Closing of the Private Placement is subject to the receipt of all necessary regulatory approvals. The Private Placement is expected to close on or about May 10, 2012, subject to extension in certain circumstances. If the Investor fails to close the Private Placement by that date, CRS will be entitled to a break fee of $800,000 in certain circumstances.

The parties also intend to enter into a commercial agreement in the near term which will involve the supply of contract manufactured goods by companies related to the Investor including a trade credit facility to the Company in the amount of $10 million. There is no certainty the commercial agreement will close.

Concurrently with the closing of the Private Placement, the Company will be issuing 2,389,167 common share purchase warrants (the "Warrants") to Parklea Capital Inc. ("Parklea") as compensation for Parklea acting as special advisor to the Chief Executive Officer and the Board of Directors of the Company. The Warrants will be convertible into common shares of the Company at a price of $0.2921 per common share for a period of 5 years from the date of issue. The issuance of the Warrants is also subject to regulatory approval.

As a result of the entering into of the Purchase Agreement, the Company will not be proceeding with the previously announced financing which was to be led by Canaccord Genuity Corp. and accordingly, Mr. Eric Demirian will not be assuming the CEO role as announced on April 25, 2012 and Scott Riesebosch will remain in such role.

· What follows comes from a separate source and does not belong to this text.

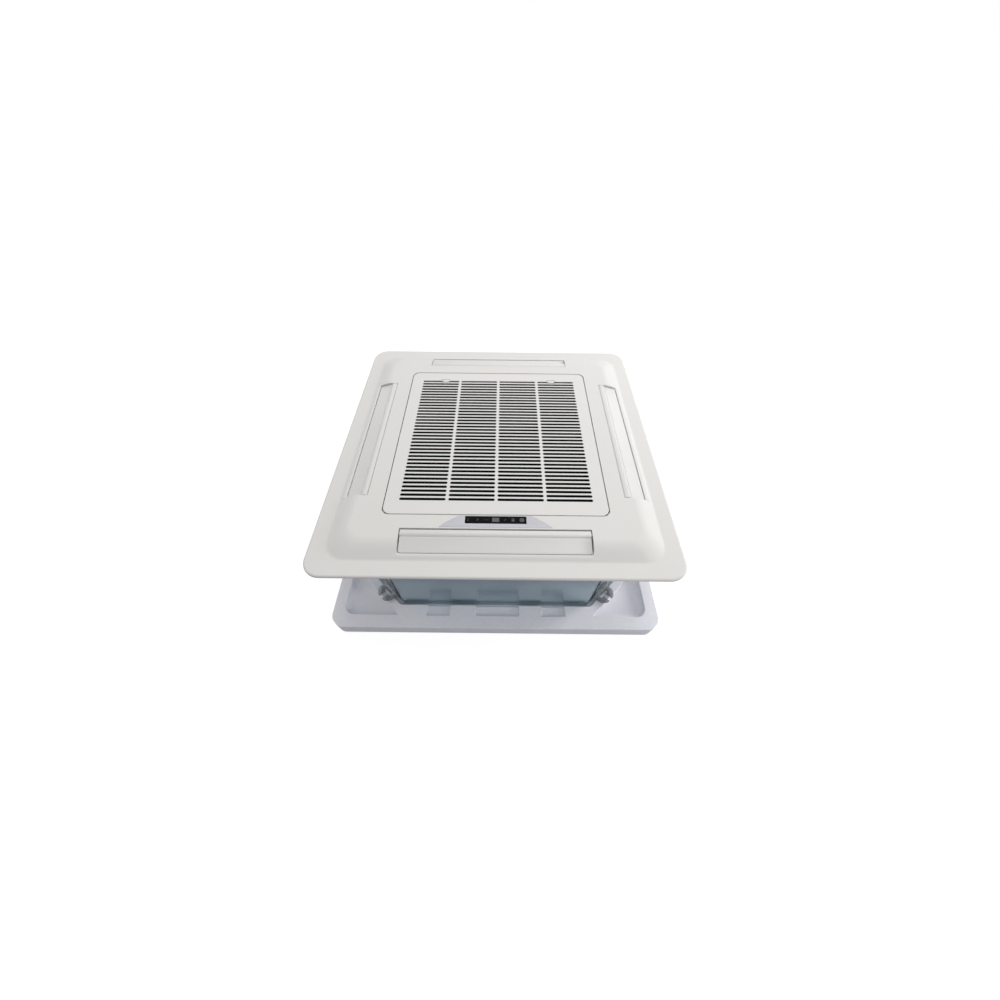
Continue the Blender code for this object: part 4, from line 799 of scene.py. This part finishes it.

Assuming the closing of the Private Placement, CJL Holding Inc. will own approximately 42.7% of the issued and outstanding common shares of the Company. The common shares are being acquired by CJL Holding Inc. for investment purposes and CJL Holding Inc. and/or one or more of its affiliates may, depending on market and other conditions, increase or decrease its beneficial ownership of common shares of the Company or other securities of CRS whether in the open market, by privately negotiated agreement or otherwise.

About CRS

CRS Electronics Inc., a Lighting Facts partner, is a leader in the emerging, rapidly-growing market of high efficiency light-emitting-diode ("LED"), or, solid state lighting ("SSL"). The principal activities of CRS include the development, manufacture and sale, primarily in North America, of indoor lighting such as LED replacement lamps, exterior LED warning lights on school buses, child safety systems for school buses and contract manufacturing of LED circuit boards. CRS plans to be a major supplier of LED lighting solutions for a variety of applications to be developed by CRS on its own and in conjunction with its customers.

About CJL Holding Inc.

The registered office of CJL Holding Inc. is Brookfield Place, 181 Bay Street, Suite 1800, Box 754, Toronto ON M5J 2T9. A copy of the report relating to this acquisition can be obtained from Jennifer Yan Li 647-729-6193 or on CRS's profile at [ www.SEDAR.com ].

Certain statements contained in this news release constitute forward-looking information within the meaning of Canadian securities laws which can be identified by terminology such as "may", "will", "could", "should", "expect", "plan", "anticipate", "believe", "intend", "estimate", "projects", "predict", "potential", "continue" or other similar expressions concerning matters that are not historical facts. Such forward-looking statements are based on a number of material factors and assumptions, including, but not limited in any manner, those disclosed in any other CRS filings, and include the receipt of all required approvals including the approval of the TSX Venture Exchange and the satisfaction of the other conditions of closing. While we consider these assumptions to be reasonable based on information currently available to us, they may prove to be incorrect. Actual results may vary from such forward-looking information for a variety of reasons, including but not limited to risks and uncertainties disclosed in other CRS filings at [ www.sedar.com ] and other unforeseen events or circumstances. Other than as required by law, CRS does not intend, and undertakes no obligation to update any forward-looking information to reflect, among other things, new information or future events.